It's not just about overhead/performance. cgo-free means no need to set up a cross-compiler if targeting other devices. Just "go build" with the right GOARCH and GOOS will let you compile a binary that will run on most devices.
Static builds cannot have cgo too if I am not mistaken.
The following go flags let you build statically-linked cgo binaries, provided that all the C libraries that you're using support static linking and don't call the NSS functions in glibc:
-tags netgo,osusergo -linkmode external -extldflags -static
I regularly compile (cross-compile, even) static Go binaries that use the cgo sqlite package. But it's certainly a lot simpler if you can avoid cgo.

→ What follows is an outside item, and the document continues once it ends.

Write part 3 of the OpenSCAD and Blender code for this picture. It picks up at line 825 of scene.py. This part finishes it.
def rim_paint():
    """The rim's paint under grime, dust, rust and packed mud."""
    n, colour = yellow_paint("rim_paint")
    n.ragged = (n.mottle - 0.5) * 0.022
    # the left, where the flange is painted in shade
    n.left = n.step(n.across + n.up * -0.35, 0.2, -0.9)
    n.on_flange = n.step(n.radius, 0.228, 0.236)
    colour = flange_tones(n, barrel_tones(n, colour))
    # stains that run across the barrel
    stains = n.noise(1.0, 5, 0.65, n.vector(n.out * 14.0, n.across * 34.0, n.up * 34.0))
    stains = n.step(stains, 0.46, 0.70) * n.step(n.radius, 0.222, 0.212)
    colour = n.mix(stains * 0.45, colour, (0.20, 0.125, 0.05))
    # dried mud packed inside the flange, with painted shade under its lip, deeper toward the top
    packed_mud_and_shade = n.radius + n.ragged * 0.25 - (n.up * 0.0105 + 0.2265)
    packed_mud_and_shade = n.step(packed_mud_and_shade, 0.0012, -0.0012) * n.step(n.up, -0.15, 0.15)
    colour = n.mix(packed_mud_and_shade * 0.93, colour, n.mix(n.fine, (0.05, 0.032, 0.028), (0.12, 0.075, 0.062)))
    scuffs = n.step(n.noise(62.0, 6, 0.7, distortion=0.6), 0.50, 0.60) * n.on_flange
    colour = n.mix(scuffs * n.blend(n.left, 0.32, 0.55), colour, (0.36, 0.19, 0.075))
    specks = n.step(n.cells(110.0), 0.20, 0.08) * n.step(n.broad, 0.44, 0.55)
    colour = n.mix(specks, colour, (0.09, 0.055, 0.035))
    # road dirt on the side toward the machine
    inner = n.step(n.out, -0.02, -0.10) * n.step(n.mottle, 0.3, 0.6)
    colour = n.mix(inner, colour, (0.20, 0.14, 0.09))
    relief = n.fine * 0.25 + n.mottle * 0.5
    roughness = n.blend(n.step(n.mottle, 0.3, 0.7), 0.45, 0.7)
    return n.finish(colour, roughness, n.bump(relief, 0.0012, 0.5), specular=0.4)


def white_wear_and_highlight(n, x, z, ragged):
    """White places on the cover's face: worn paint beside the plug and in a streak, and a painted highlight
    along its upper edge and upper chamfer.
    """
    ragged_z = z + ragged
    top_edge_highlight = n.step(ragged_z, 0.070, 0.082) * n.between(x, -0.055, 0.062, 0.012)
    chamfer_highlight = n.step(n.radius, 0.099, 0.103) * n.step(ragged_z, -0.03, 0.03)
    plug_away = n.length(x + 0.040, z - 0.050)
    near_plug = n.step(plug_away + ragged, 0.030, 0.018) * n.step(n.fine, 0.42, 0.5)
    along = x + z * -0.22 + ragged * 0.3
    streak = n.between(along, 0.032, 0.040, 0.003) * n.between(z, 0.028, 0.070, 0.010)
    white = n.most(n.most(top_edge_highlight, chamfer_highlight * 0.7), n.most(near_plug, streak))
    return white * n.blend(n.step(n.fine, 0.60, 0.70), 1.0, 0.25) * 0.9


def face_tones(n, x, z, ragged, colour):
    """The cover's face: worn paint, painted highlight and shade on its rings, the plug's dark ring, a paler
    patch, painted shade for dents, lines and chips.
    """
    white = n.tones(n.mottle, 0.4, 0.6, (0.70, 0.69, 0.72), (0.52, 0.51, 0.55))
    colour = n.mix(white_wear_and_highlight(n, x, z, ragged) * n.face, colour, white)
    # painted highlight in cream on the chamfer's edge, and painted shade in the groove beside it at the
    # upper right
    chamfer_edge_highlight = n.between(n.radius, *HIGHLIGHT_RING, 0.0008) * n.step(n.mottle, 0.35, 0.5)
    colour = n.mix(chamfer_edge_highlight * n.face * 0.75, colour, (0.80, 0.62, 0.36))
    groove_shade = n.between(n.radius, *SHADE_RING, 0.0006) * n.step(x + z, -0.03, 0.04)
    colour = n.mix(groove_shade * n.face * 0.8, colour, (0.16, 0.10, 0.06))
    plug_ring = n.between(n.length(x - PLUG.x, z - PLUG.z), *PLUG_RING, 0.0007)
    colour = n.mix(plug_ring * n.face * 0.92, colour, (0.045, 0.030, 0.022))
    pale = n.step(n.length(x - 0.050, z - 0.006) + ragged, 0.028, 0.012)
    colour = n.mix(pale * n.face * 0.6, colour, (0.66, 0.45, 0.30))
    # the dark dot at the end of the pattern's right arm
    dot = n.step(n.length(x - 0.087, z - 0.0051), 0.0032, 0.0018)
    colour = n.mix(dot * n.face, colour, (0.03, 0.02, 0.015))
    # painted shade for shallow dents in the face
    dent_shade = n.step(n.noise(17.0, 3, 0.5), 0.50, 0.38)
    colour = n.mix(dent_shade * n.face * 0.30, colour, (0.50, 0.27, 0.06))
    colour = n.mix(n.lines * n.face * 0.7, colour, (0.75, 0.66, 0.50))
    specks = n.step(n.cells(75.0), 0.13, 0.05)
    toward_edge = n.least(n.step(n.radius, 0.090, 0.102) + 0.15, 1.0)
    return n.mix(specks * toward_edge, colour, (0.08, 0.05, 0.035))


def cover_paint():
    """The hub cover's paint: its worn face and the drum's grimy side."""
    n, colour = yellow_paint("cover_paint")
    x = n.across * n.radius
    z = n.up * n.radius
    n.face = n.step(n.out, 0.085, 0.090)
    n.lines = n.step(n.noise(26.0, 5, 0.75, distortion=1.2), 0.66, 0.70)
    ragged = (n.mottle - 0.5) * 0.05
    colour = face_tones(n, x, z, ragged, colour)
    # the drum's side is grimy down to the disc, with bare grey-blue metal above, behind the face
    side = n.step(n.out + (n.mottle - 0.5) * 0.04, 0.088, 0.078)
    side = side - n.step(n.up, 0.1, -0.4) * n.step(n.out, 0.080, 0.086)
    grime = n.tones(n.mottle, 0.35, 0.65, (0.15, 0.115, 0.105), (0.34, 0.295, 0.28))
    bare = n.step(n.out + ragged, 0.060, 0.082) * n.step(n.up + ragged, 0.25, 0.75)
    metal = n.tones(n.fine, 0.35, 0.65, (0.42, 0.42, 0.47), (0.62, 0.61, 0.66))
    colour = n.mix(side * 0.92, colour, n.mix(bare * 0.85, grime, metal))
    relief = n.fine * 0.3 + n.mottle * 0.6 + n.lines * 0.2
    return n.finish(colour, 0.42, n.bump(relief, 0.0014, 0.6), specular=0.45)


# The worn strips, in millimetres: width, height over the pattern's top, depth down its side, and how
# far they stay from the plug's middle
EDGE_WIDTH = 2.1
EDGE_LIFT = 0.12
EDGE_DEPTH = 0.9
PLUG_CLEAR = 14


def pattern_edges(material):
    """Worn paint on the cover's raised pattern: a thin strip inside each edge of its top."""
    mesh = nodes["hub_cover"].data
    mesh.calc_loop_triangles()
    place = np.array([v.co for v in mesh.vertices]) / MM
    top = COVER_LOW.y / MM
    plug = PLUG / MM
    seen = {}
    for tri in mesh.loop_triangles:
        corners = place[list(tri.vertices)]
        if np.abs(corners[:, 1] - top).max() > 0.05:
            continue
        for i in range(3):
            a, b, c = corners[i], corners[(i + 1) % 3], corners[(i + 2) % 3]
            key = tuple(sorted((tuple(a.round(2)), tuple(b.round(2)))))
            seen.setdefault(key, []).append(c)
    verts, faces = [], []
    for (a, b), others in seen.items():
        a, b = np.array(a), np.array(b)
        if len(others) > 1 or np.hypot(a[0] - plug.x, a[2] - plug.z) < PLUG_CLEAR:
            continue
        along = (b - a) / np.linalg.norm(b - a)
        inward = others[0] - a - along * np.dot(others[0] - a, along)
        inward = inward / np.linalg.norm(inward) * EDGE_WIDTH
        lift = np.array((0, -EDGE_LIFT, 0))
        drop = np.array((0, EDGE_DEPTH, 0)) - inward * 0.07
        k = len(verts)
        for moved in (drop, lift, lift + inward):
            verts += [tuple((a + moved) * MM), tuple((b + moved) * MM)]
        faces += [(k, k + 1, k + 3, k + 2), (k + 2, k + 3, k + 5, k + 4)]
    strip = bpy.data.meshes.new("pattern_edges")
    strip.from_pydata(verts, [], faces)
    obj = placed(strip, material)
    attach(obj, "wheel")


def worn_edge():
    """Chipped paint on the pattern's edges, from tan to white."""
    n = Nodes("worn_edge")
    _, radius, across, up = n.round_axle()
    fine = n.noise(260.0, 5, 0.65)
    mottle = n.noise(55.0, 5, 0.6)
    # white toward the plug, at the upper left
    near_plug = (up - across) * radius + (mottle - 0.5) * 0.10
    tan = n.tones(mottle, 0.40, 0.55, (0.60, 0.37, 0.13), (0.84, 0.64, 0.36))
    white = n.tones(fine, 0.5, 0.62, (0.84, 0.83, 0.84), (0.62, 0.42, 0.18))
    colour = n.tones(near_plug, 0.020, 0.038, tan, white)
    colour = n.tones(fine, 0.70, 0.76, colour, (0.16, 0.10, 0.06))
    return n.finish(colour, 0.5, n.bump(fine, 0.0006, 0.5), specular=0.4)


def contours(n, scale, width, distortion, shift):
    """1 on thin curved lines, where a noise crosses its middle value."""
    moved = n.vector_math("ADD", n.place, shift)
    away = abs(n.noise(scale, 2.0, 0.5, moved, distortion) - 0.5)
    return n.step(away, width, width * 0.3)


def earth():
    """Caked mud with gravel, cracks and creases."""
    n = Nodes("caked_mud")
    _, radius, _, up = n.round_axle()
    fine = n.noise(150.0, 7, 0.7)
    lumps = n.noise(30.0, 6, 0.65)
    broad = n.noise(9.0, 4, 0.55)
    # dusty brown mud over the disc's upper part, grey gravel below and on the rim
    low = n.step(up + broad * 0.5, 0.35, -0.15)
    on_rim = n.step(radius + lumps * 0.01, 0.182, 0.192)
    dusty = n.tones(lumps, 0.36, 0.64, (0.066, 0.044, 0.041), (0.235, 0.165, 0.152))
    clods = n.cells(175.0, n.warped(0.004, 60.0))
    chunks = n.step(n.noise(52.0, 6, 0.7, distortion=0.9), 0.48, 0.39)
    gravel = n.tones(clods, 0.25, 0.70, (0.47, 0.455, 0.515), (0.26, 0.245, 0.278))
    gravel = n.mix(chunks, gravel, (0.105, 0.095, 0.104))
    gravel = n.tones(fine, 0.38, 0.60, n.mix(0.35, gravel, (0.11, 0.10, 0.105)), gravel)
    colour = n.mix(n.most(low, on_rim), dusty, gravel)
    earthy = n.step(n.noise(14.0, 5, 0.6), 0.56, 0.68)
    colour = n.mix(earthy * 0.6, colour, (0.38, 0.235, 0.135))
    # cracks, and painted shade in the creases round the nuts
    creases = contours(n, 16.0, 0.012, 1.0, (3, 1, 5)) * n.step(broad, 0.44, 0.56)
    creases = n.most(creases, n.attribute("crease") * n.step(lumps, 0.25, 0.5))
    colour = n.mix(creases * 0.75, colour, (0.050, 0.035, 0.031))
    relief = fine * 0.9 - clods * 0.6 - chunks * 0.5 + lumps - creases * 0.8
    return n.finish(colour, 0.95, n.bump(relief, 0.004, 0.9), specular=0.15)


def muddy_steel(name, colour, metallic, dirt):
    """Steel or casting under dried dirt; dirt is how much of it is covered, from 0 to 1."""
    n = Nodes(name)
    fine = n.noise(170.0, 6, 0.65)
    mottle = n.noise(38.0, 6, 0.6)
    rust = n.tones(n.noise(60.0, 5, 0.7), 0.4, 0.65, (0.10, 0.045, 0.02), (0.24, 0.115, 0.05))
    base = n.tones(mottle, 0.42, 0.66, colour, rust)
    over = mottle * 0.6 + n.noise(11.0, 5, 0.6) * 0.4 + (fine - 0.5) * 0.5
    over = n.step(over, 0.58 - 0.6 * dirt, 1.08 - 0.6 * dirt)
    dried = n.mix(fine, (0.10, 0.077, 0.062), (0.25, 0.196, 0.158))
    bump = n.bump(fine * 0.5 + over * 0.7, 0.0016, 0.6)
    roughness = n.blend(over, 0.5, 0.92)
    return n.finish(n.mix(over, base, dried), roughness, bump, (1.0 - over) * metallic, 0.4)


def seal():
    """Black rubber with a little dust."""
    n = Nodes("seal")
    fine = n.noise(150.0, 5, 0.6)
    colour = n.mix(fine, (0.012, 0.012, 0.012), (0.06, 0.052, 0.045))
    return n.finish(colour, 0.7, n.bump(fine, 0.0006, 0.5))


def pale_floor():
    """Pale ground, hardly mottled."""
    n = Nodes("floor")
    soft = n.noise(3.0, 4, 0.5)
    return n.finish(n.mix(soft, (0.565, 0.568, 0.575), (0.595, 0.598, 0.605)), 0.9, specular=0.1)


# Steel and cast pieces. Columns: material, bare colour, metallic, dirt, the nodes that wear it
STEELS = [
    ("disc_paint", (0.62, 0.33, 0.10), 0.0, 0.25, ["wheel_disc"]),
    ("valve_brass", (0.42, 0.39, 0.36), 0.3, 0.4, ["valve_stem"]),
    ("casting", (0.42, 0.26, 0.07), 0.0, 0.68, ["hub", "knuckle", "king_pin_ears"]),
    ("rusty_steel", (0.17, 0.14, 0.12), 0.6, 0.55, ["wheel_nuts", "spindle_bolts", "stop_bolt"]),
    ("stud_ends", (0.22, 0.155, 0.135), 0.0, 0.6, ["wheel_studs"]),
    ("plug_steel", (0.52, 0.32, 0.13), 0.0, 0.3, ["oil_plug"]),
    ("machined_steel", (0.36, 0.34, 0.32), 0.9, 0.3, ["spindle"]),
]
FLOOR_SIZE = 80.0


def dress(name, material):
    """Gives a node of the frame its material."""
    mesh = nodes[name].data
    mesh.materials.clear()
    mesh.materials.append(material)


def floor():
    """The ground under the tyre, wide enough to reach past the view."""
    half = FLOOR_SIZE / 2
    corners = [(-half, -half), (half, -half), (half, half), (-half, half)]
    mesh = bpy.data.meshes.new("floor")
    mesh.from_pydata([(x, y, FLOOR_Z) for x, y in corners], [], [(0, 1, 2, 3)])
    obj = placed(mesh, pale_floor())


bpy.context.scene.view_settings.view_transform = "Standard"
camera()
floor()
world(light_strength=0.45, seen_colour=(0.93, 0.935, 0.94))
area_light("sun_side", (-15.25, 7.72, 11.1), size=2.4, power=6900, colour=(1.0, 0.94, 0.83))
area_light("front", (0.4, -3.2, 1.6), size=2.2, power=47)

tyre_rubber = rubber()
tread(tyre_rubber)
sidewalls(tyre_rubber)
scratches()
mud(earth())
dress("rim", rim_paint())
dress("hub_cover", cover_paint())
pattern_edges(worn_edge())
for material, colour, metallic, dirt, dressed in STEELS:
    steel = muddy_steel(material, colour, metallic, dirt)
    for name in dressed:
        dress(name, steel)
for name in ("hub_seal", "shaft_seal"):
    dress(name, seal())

I'm pretty sure that C is a much better choice if you really care about binaries that run on most devices
Depends on what you mean by "most". The cross compile story for Go is far superior to C for the platforms it supports.
Absolutely not. Maybe runtime overheads are minimal, but builds are so much harder to do. And yes, you need to figure it out maybe once, but it is still a lot more effort than just pulling in a new dependency. Now repeat that same effort for every new application, vs pulling that into every new application.
that’s really not true when the database is all in memory, statements are prepared, and so on.
but the overheads also stack up, the database/sql api is fairly allocation heavy too unless you do a lot of work and that friction increases quite a bit with the ffi boundary.
this is not to suggest “modernc is faster” - it’s not for a lot a workloads.
there are opportunities for optimization all over both approaches.